Consider the state of Missouri during the Civil War and you will see the war in a nutshell.  A portion of the population was pro-Southern. Yet Missouri decided to remain in the Union.  But they declared neutrality when the war began. And the residents were beset by bands of Union militia and Confederate renegades who stole, ravaged, and murdered their way through the countryside throughout the course of the war.  Missouri had an additional, dubious distinction: when the Union Army occupied Missouri, it imprisoned many ordinary women if they were suspected of supporting the Confederacy.

This is the backdrop for Enemy Women, an impressive work of historical fiction that depicts a little-known aspect of the Civil War.  The story begins at the Colley farm in the Missouri Ozarks.  A renegade Union militia group takes Justice Colley prisoner, drives his son into hiding, and destroys their farm.  Afraid to remain on the property without their father, 18-year-old Adair and her younger sisters start to walk north toward St. Louis with the hope of finding a safer place to wait out the war.

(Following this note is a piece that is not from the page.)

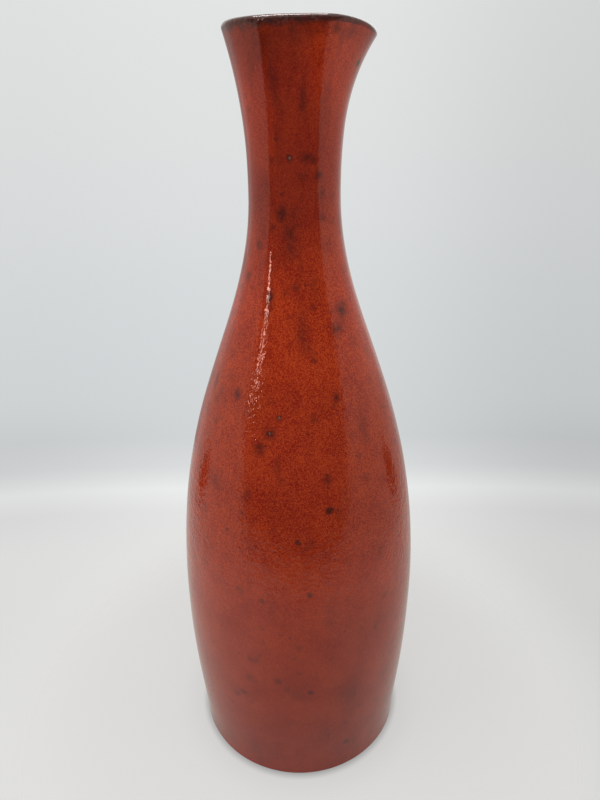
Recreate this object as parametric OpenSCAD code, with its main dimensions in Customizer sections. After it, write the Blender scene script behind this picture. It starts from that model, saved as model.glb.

Adair is not afraid to speak the truth as she sees it, and often pays heavily for her candor.  On the trail to St. Louis, she offends a woman who retaliates by accusing Adair of aiding the Confederacy.  Adair is imprisoned for this offense, and faces painful consequences when she argues with the prison matron.  When Adair is interrogated by a Union officer, she in turn challenges him to explain his part in the cowardly practice of locking up innocent women. This conversation is the first of many for this unlikely couple.  Their ensuing relationship results in Adair's escape and the officer's transfer to the battlegrounds of the Deep South.  They hope to meet again at the end of the war, but the murderous chaos of the time does not give them much hope for the future.